Yesterday, we had a pregnant visitor. A friend’s sister and her boyfriend who, I think, were looking for some useful advice and protips to keep them covered for childbirth and parenthood. When I was eight months pregnant, we made a similar pilgrimage. After a day of antenatal classes, we drove to Chesterfield to meet some friends and their beautiful three month old son, and hear all about what life with a baby was really like. Our friends were full of advice, they told us how to stop babies crying, how to change nappies, how to cope with the tiredness, and what ‘must have’ products turned out to be a waste of money. When we left, I felt reassured. I learnt more during that brief meeting than I did from all of our antenatal classes.

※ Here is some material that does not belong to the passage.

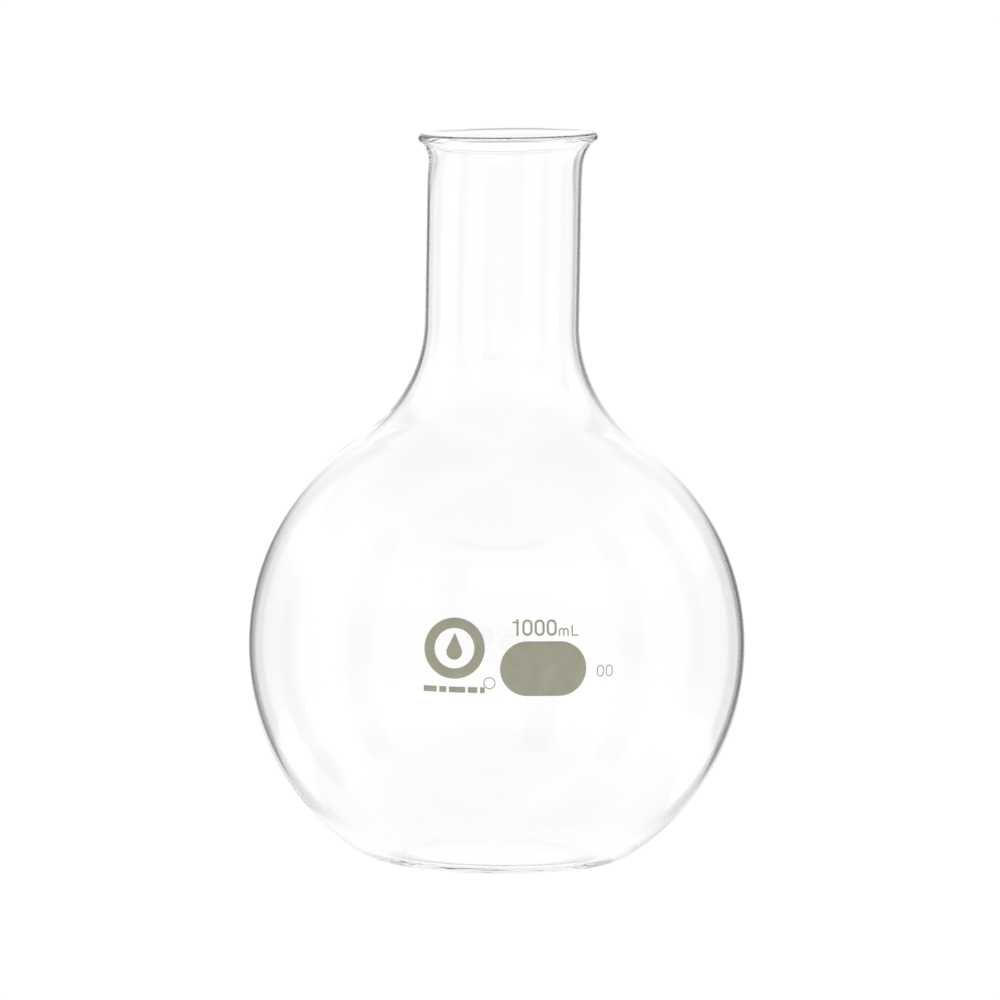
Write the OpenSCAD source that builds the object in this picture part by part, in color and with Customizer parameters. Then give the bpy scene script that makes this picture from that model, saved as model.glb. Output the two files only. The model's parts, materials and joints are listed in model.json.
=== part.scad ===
// Flat-bottomed boiling flask, one litre: a blown glass bulb and neck, with enamel marks fired on the front.
// The flask stands on z = 0 with its axis along z. The marks face -y.

/* [Bulb] */
// Outer diameter of the bulb
bulb_d = 131; // [126:1:136]
// Height of the bulb's centre above the surface that the flask stands on
bulb_centre_h = 56.6; // [55:0.2:58]
// Thickness of the blown glass
wall = 1.8; // [1.7:0.1:1.9]
// Outer radius of the rounded corner between the bulb and the flat bottom
base_corner_r = 16; // [12:0.5:18]
// Inner radius of the flat ring that the flask stands on
foot_inner_r = 23; // [20:0.5:25]
// Height of the pushed-up middle of the bottom
punt_h = 1.4; // [1:0.1:2]

/* [Neck and rim] */
// Outer diameter of the neck
neck_d = 40.6; // [39:0.2:42]
// Radius of the concave shoulder between the bulb and the neck
shoulder_r = 36.5; // [32:0.5:40]
// Overall height
total_h = 191; // [186:1:196]
// Outer diameter of the flared rim
rim_d = 47; // [46.4:0.2:48]
// Height of the flare, from its start on the neck to the top of the rim
flare_h = 8; // [7:0.5:10]
// Thickness of the fire-polished lip
lip_t = 2.5; // [2.3:0.1:2.8]

/* [Enamel marks] */
// Thickness of the fired enamel
enamel_t = 0.1; // [0.08:0.01:0.15]
// Width of the writing panel
panel_w = 22.4; // [20:0.2:24]
// Height of the writing panel
panel_h = 14; // [12:0.2:15]
// Diameter of the round emblem
emblem_d = 15.6; // [14:0.2:16]
// Height of the capacity numerals
digit_h = 4.2; // [3.6:0.1:4.6]
// Width of a zero
digit_w = 2.6; // [2.2:0.1:2.8]
// Distance from one numeral to the next
digit_pitch = 3.2; // [3:0.1:3.5]
// Stroke width of the numerals
stroke = 0.56; // [0.45:0.01:0.65]
// Height of the unit's capital letter
unit_h = 2.7; // [2.4:0.1:3]
// Stroke width of the unit's letters
thin_stroke = 0.36; // [0.3:0.01:0.45]
// Stroke width of the small ring and the batch marks
hairline = 0.26; // [0.2:0.01:0.3]

/* [Hidden] */
$fn = 144;

glass_colour = [0.80, 0.90, 0.87, 0.35];
enamel_colour = [0.64, 0.64, 0.56];

bulb_r = bulb_d / 2;
neck_r = neck_d / 2;
bulb_centre = [0, bulb_centre_h];
far = 2 * bulb_r;
bore_r = neck_r - wall;

// Bottom corner: a circle that touches the standing plane and, from inside, the bulb.
corner_centre = [
    sqrt((bulb_r - base_corner_r) ^ 2 - (bulb_centre_h - base_corner_r) ^ 2),
    base_corner_r
];
// Shoulder: a circle that touches the neck and, from outside, the bulb.
shoulder_centre = [
    neck_r + shoulder_r,
    bulb_centre_h + sqrt((bulb_r + shoulder_r) ^ 2 - (neck_r + shoulder_r) ^ 2)
];
// Punt: a shallow dome that starts at the inside of the standing ring.
punt_r = (foot_inner_r ^ 2 + punt_h ^ 2) / (2 * punt_h);
punt_centre = [0, punt_h - punt_r];

// Lip: a full round bead, reached by an outer and an inner flare arc that start level on the neck.
lip_r = lip_t / 2;
lip_centre = [rim_d / 2 - lip_r, total_h - lip_r];
flare_start = total_h - flare_h;
flare_rise = lip_centre.y - flare_start;
outer_reach = lip_centre.x - neck_r;
inner_reach = lip_centre.x - bore_r;
outer_flare_r = (outer_reach ^ 2 + flare_rise ^ 2 - lip_r ^ 2) / (2 * (outer_reach + lip_r));
inner_flare_r = (inner_reach ^ 2 + flare_rise ^ 2 - lip_r ^ 2) / (2 * (inner_reach - lip_r));
outer_flare_centre = [neck_r + outer_flare_r, flare_start];
inner_flare_centre = [bore_r + inner_flare_r, flare_start];

// The enamel lies this far off the glass, so that the two never overlap.
enamel_gap = 0.02;

// Places of the marks: distance along the bulb from its front centre line, and above its widest circle.
panel_at = [12.2, 1.5];
emblem_at = [-10.9, 6.4];
first_digit_at = [4.8, 12];
unit_m_at = [17.5, 10.9];
unit_l_at = [20.5, 11.2];
rules_at = [-10.8, -4.2];
small_ring_at = [-1.7, -2.3];
batch_at = [27.4, 0.7];

m_w = 2.6;
m_h = 2.05;
l_w = 1.75;
small_ring_d = 3.1;
batch_w = 1.9;
batch_h = 3;
batch_pitch = 2.5;
block_h = 1.5;
block_gap = 0.7;
block_widths = [3.4, 1.8, 4.2, 2.4, 1.2];

function unit_vector(v) = v / norm(v);
function sum_to(v, n) = n <= 0 ? 0 : v[n - 1] + sum_to(v, n - 1);

// ---- Glass ----

// Half outline from the bottom to the start of the flare, drawn a distance inset inside the outer surface.
module body_half(inset) {
    to_corner = unit_vector(corner_centre - bulb_centre);
    difference() {
        union() {
            intersection() {
                translate(bulb_centre) circle(r = bulb_r - inset);
                polygon([
                    bulb_centre,
                    bulb_centre + far * to_corner,
                    bulb_centre + far * [1, to_corner.y],
                    bulb_centre + far * [1, 1],
                    bulb_centre + far * [0, 1]
                ]);
            }
            intersection() {
                translate(corner_centre) circle(r = base_corner_r - inset);
                polygon([
                    corner_centre,
                    corner_centre + far * [0, -1],
                    corner_centre + far * [to_corner.x, -1],
                    corner_centre + far * to_corner
                ]);
            }
            polygon([[0, inset], [corner_centre.x, inset], corner_centre, bulb_centre]);
            difference() {
                polygon([bulb_centre, shoulder_centre, [0, shoulder_centre.y]]);
                translate(shoulder_centre) circle(r = shoulder_r + inset);
            }
            translate([0, shoulder_centre.y])
                square([neck_r - inset, flare_start - shoulder_centre.y]);
        }
        translate(punt_centre) circle(r = punt_r + inset, $fn = 720);
    }
}

// Half outline of the flare, bounded by an arc that swings out to the lip.
module flare_half(centre, r) {
    past_lip = lip_centre + lip_t * unit_vector(lip_centre - inner_flare_centre);
    difference() {
        polygon([[0, flare_start], centre, lip_centre, past_lip, [0, past_lip.y]]);
        translate(centre) circle(r = r);
    }
}

module flask_glass() {
    color(glass_colour) rotate_extrude($fn = 180) difference() {
        union() {
            body_half(0);
            flare_half(outer_flare_centre, outer_flare_r);
            translate(lip_centre) circle(r = lip_r);
        }
        union() {
            body_half(wall);
            flare_half(inner_flare_centre, inner_flare_r);
        }
    }
}

// ---- Enamel ----

// Fires a flat outline onto the bulb at a place, curved to the glass and of even thickness.
module enamel(place) {
    longitude = place.x / bulb_r * 180 / PI;
    latitude = place.y / bulb_r * 180 / PI;
    inner_r = bulb_r + enamel_gap;
    color(enamel_colour) translate([0, 0, bulb_centre_h]) difference() {
        intersection() {
            sphere(r = inner_r + enamel_t, $fn = 360);
            rotate([0, 0, longitude]) rotate([90 - latitude, 0, 0])
                translate([0, 0, bulb_r / 2]) linear_extrude(bulb_r) children();
        }
        sphere(r = inner_r, $fn = 360);
    }
}

// A shape with two half-round ends, lying or upright, whichever side is longer.
module stadium(w, h) {
    end_r = min(w, h) / 2;
    run = [w / 2 - end_r, h / 2 - end_r];
    for (side = [-1, 1]) translate(side * run) circle(r = end_r);
    square([run.x > 0 ? 2 * run.x : w, run.y > 0 ? 2 * run.y : h], center = true);
}

module oval_ring(w, h, line) {
    difference() {
        stadium(w, h);
        stadium(w - 2 * line, h - 2 * line);
    }
}

module drop_outline(r, tip) {
    touch_angle = acos(r / tip);
    touch = r * [sin(touch_angle), cos(touch_angle)];
    circle(r = r);
    polygon([[0, 0], touch, [0, tip], [-touch.x, touch.y]]);
}

module writing_panel() {
    enamel(panel_at) stadium(panel_w, panel_h);
}

// The round emblem is a disc with an open ring and a plain drop in the middle.
emblem_window_r = emblem_d * 0.33;
drop_r = emblem_d * 0.13;

module emblem_disc() {
    enamel(emblem_at) difference() {
        circle(d = emblem_d);
        circle(r = emblem_window_r);
    }
}

module emblem_drop() {
    enamel(emblem_at) translate([0, -drop_r * 0.45]) drop_outline(drop_r, 2.4 * drop_r);
}

module capacity_one() {
    flag_w = digit_w * 0.6;
    enamel(first_digit_at) {
        translate([flag_w / 2 - stroke, -digit_h / 2]) square([stroke, digit_h]);
        translate([-flag_w / 2, digit_h * 0.26]) square([flag_w - stroke / 2, stroke * 0.8]);
    }
}

module capacity_zero(n) {
    enamel(first_digit_at + [n * digit_pitch - 0.1, 0]) oval_ring(digit_w, digit_h, stroke);
}

module unit_m() {
    arch_r = (m_w + thin_stroke) / 4;
    enamel(unit_m_at) {
        for (side = [-1, 0, 1])
            translate([side * (m_w - thin_stroke) / 2 - thin_stroke / 2, -m_h / 2])
                square([thin_stroke, m_h - arch_r]);
        for (side = [-1, 1])
            translate([side * (m_w - thin_stroke) / 4, m_h / 2 - arch_r]) difference() {
                circle(r = arch_r);
                circle(r = arch_r - thin_stroke);
                translate([-arch_r, -2 * arch_r]) square(2 * arch_r);
            }
    }
}

module unit_l() {
    enamel(unit_l_at) translate([-l_w / 2, -unit_h / 2]) {
        square([thin_stroke, unit_h]);
        square([l_w, thin_stroke]);
    }
}

module rule_blocks() {
    row_w = sum_to(block_widths, len(block_widths)) + (len(block_widths) - 1) * block_gap;
    enamel(rules_at)
        for (i = [0 : len(block_widths) - 1])
            translate([sum_to(block_widths, i) + i * block_gap - row_w / 2, -block_h / 2])
                square([block_widths[i], block_h]);
}

module small_ring() {
    enamel(small_ring_at) difference() {
        circle(d = small_ring_d);
        circle(d = small_ring_d - 2 * hairline);
    }
}

module batch_mark(n) {
    enamel(batch_at + [n * batch_pitch, 0]) oval_ring(batch_w, batch_h, hairline);
}

flask_glass();
writing_panel();
emblem_disc();
emblem_drop();
capacity_one();
capacity_zero(1);  // capacity_zero_1
capacity_zero(2);  // capacity_zero_2
capacity_zero(3);  // capacity_zero_3
unit_m();
unit_l();
rule_blocks();
small_ring();
batch_mark(0);  // batch_mark_1
batch_mark(1);  // batch_mark_2
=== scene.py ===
"""A one-litre flat-bottom boiling flask: clear blown glass with enamel marks, in a white light tent."""
import json
import math

import bpy
from mathutils import Matrix, Vector
from mathutils.geometry import delaunay_2d_cdt


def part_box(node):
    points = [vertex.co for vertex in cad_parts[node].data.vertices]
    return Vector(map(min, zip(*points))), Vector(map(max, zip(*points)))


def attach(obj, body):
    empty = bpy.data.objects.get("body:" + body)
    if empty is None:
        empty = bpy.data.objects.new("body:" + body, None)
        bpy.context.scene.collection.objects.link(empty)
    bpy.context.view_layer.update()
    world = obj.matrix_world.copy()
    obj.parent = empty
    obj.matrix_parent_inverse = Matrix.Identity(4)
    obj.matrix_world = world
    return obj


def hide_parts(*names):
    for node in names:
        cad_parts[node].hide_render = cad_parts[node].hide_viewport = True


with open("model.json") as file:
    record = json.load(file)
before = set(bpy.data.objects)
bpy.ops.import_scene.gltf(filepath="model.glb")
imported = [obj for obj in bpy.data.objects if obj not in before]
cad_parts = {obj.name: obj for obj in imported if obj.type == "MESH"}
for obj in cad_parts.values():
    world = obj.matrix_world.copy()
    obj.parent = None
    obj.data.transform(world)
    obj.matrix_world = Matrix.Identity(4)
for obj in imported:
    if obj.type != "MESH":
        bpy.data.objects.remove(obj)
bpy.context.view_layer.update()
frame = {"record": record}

MM = 0.001

# ---- Sizes of the flask, in metres ------------------------------------------------------------------------------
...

So, yesterday, when our expectant visitors were on their way round, Laurie and I brainstormed to see what great advice we could share. It soon became apparent that we couldn’t really remember much. We could remember the overwhelming tiredness, and we could remember the mistakes we made. We have a few memories of things that worked, and things that didn’t. Mostly I remember my regrets, the things I wish I had done but didn’t, or the things I wish I hadn’t done. But we had forgotten the day to day things, the things we found useful and those we didn’t, and the tricks of the trade.
When Ebony was born, I thought I would never forget the details of her birth, but even now, less than two years later, my memory is hazy. I’m so glad I wrote it all down. Now that Ebony is a full fledged toddler, it is sort of hard to imagine her as a newborn. I have forgotten the routines we had, the things we did, and what she was like at each stage. I’m so thankful that I kept this blog, so I will always be able to look back on what life was like with a newborn, how terrified I was of her getting hurt, how scary it was to breastfeed in public, and how much I hated receiving unwanted advice.
I’m sure the information is in there somewhere, locked away until another baby, perhaps. I have memories of life as a new parent, of course, but even those memories are packed away, and I rarely have the time to sit and reminisce. But, after talking about newborns yesterday, I lay in bed last night trying to remember what life was like when Ebony first arrived.
I remember the moment when a clay-like newborn baby was thrust into my arms. I remember how terrifying, overwhelming and perfect that moment was. I remember the midwife asking what sex the baby was, and looking down to find the answer covered by the alien-like umbilical cord, I remember saying I didn’t know. I remember someone moving the cord, and announcing it was a girl, and I remember the uncontrollable sobbing that followed, I had never felt emotions so strong before. I remember staying in the pool, holding onto my newborn baby, terrified that I would accidentally drown her.
I remember, a short time later, the midwife taking Ebony from me and passing her to Laurie. I remember his face at that moment, so overwhelmed, eyes filled with tears, a terrified expression on his face, as he held his daughter for the first time.
I remember, after the midwives had gone, and I had showered, lying in bed completely exhausted but unable to sleep. Ebony, so tiny and new, slept next to me in her moses basket, and all I could do was watch her. I was too overwhelmed for sleep, and too terrified to stop looking at her.
I remember the weeks that followed, the breastfeeding, the healing. I remember Laurie looking after us both so well, and feeling so lucky to be a part of this family. I remember feeling amazing from that natural high that follows childbirth and continues with breastfeeding. I remember the days spent on the sofa, cuddling Ebony, as she would stretch her neck to look up at me, like a tortoise peering from its shell. I remember the night feeds, the exhaustion, and the endless nappy changes.
I remember how soft her feet were, completely new, and how tiny her fingers were. I remember the milk spots on her nose, the rise and fall of her delicate chest, and the downy hairs that covered her arms (and my fear that she would have that for life). I remember the night feeds watching New Girl, willing myself to stay awake, and the day feeds on the sofa. I remember the strange deflated bump I had after the birth, how sore I was, and how much time I spent in the bath.
I remember Ebony’s little hand gripping my thumb, I remember how happy I felt when she smiled at me. I remember how much it hurt my heart to see Laurie holding her, so comfortable in his new role as a father. I remember the night she wouldn’t stop crying, and how terrified we both were, and how relieved we felt when finally the tears subsided. I remember the horrible feeling in the pit of my stomach when I woke after my first eight hour stretch, scared of why she hadn’t cried out for a feed. I remember when she had hiccups at just a few hours old, and how scary it was the first time we bathed her. I remember the fear, the tiredness and my intense need to protect her. But mostly, I remember that love, so strong and all encompassing, unlike anything I had felt before.
And now, as I look at the independent, strong minded toddler in front of me, I can’t believe she was ever that tiny, helpless newborn baby.